- _Raw records_:
** BEGIN **
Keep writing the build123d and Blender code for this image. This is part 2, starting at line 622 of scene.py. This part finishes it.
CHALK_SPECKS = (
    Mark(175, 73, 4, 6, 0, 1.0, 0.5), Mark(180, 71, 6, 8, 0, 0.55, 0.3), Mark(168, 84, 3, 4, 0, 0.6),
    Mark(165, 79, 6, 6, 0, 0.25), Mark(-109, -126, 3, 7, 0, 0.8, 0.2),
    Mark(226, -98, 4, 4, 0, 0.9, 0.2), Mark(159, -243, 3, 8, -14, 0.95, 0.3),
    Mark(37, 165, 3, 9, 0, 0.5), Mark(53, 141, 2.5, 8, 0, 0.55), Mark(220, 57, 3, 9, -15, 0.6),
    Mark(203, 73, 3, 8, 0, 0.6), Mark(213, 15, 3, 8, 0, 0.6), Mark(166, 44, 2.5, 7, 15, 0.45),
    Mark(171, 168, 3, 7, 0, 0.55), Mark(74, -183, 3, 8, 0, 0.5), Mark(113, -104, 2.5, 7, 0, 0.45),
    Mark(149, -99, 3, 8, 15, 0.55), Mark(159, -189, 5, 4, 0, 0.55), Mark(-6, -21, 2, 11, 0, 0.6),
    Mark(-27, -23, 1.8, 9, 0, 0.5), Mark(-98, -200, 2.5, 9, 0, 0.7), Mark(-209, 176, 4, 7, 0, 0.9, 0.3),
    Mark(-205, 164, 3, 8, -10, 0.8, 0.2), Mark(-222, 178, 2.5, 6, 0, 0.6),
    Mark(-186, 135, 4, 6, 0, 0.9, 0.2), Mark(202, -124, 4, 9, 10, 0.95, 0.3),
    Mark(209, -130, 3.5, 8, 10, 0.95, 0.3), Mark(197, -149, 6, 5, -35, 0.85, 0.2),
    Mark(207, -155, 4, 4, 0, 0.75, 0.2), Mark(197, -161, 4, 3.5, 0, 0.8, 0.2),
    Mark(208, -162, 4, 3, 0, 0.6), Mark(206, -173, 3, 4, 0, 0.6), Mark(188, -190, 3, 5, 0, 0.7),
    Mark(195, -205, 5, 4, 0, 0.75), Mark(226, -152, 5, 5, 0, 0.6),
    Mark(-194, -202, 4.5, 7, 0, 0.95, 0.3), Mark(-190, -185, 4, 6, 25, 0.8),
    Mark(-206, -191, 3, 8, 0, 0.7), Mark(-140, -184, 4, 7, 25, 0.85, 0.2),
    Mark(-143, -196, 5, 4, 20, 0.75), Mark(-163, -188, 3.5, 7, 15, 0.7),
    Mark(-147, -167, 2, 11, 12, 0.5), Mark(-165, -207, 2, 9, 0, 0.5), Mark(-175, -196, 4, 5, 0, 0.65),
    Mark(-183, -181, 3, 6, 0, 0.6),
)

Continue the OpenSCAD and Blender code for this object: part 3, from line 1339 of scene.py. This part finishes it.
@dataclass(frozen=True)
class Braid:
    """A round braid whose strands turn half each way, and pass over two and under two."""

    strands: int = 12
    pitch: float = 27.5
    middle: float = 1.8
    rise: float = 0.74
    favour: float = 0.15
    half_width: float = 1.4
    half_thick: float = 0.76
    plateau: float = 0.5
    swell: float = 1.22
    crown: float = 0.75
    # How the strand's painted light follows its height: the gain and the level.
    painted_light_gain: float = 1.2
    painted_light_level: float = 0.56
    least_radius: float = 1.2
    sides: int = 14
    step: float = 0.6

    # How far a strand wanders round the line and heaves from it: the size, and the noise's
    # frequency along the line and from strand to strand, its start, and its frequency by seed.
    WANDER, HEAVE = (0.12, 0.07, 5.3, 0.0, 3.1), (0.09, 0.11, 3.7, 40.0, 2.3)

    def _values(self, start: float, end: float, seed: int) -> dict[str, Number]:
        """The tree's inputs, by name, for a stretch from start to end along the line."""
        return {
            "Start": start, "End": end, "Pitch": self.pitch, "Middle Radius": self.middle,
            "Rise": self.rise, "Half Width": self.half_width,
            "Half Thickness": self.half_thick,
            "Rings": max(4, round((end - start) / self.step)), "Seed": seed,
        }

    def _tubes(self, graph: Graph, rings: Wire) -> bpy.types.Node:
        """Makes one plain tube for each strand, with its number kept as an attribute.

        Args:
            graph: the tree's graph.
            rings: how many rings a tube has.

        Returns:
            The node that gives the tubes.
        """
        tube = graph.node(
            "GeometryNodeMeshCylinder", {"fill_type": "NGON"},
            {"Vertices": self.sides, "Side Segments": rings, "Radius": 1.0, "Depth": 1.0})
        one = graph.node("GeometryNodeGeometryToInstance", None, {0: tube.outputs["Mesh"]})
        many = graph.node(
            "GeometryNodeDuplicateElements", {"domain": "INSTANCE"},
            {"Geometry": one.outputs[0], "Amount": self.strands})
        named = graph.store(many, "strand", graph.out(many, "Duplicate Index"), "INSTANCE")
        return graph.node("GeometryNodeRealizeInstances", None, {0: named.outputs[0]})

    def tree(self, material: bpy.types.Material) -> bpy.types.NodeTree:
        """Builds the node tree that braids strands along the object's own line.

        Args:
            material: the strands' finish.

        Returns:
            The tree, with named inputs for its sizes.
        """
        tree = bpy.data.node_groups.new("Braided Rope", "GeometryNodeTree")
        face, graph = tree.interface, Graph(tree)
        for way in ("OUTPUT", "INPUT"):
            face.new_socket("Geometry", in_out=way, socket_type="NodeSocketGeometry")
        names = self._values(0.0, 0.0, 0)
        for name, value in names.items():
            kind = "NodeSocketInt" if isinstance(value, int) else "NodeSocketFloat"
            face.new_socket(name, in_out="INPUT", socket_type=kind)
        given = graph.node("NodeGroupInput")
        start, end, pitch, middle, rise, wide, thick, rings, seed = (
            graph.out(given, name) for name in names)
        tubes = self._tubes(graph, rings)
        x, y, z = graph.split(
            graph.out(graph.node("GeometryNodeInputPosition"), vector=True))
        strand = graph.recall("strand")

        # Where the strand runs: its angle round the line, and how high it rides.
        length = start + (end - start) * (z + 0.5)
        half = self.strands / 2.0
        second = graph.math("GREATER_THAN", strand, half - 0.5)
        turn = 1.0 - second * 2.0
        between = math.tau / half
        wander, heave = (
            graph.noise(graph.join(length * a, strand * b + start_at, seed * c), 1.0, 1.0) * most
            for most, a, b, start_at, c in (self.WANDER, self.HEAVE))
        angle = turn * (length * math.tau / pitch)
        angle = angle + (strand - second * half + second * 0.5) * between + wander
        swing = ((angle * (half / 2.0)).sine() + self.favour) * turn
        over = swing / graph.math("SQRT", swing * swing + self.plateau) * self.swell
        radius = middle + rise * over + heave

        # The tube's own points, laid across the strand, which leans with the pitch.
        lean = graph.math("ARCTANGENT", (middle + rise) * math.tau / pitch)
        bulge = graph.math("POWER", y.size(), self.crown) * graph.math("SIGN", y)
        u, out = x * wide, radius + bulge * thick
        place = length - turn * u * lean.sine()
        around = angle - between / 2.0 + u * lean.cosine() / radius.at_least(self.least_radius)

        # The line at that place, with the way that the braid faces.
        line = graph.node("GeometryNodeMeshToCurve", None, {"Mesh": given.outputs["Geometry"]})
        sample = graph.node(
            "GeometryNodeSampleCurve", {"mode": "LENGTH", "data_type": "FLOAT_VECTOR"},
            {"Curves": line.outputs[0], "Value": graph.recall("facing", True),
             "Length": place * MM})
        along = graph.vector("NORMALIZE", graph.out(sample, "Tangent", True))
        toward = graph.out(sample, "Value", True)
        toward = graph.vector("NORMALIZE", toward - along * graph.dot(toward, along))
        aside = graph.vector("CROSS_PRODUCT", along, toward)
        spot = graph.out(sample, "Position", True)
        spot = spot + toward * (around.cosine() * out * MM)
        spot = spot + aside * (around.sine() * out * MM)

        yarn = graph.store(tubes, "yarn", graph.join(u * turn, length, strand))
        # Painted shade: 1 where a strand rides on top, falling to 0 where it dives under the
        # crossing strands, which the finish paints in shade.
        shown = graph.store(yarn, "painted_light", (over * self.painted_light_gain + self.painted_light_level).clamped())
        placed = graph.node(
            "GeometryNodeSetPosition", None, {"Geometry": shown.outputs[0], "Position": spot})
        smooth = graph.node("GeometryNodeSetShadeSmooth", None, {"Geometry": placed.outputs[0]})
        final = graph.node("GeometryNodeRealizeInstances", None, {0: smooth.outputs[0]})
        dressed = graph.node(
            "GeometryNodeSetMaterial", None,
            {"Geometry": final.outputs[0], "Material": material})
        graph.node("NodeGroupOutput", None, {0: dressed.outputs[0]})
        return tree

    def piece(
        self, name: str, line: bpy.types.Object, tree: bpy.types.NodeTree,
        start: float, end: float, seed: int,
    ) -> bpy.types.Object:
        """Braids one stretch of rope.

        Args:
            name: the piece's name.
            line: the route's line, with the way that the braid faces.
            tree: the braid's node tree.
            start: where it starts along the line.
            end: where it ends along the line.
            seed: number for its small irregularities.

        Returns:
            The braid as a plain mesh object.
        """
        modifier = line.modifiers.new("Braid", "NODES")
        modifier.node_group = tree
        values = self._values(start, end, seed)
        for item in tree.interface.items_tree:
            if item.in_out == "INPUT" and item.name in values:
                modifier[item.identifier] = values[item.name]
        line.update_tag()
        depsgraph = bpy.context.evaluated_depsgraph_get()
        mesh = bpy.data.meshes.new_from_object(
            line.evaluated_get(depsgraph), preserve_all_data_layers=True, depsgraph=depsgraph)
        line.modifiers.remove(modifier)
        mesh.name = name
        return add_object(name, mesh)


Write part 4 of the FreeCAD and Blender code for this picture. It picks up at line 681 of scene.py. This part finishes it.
** END **
Only the lines from the one bearing "Continue the OpenSCAD" through the one bearing "step: float = 0.6" should be repeated, exactly as given.

Continue the OpenSCAD and Blender code for this object: part 3, from line 1339 of scene.py. This part finishes it.
@dataclass(frozen=True)
class Braid:
    """A round braid whose strands turn half each way, and pass over two and under two."""

    strands: int = 12
    pitch: float = 27.5
    middle: float = 1.8
    rise: float = 0.74
    favour: float = 0.15
    half_width: float = 1.4
    half_thick: float = 0.76
    plateau: float = 0.5
    swell: float = 1.22
    crown: float = 0.75
    # How the strand's painted light follows its height: the gain and the level.
    painted_light_gain: float = 1.2
    painted_light_level: float = 0.56
    least_radius: float = 1.2
    sides: int = 14
    step: float = 0.6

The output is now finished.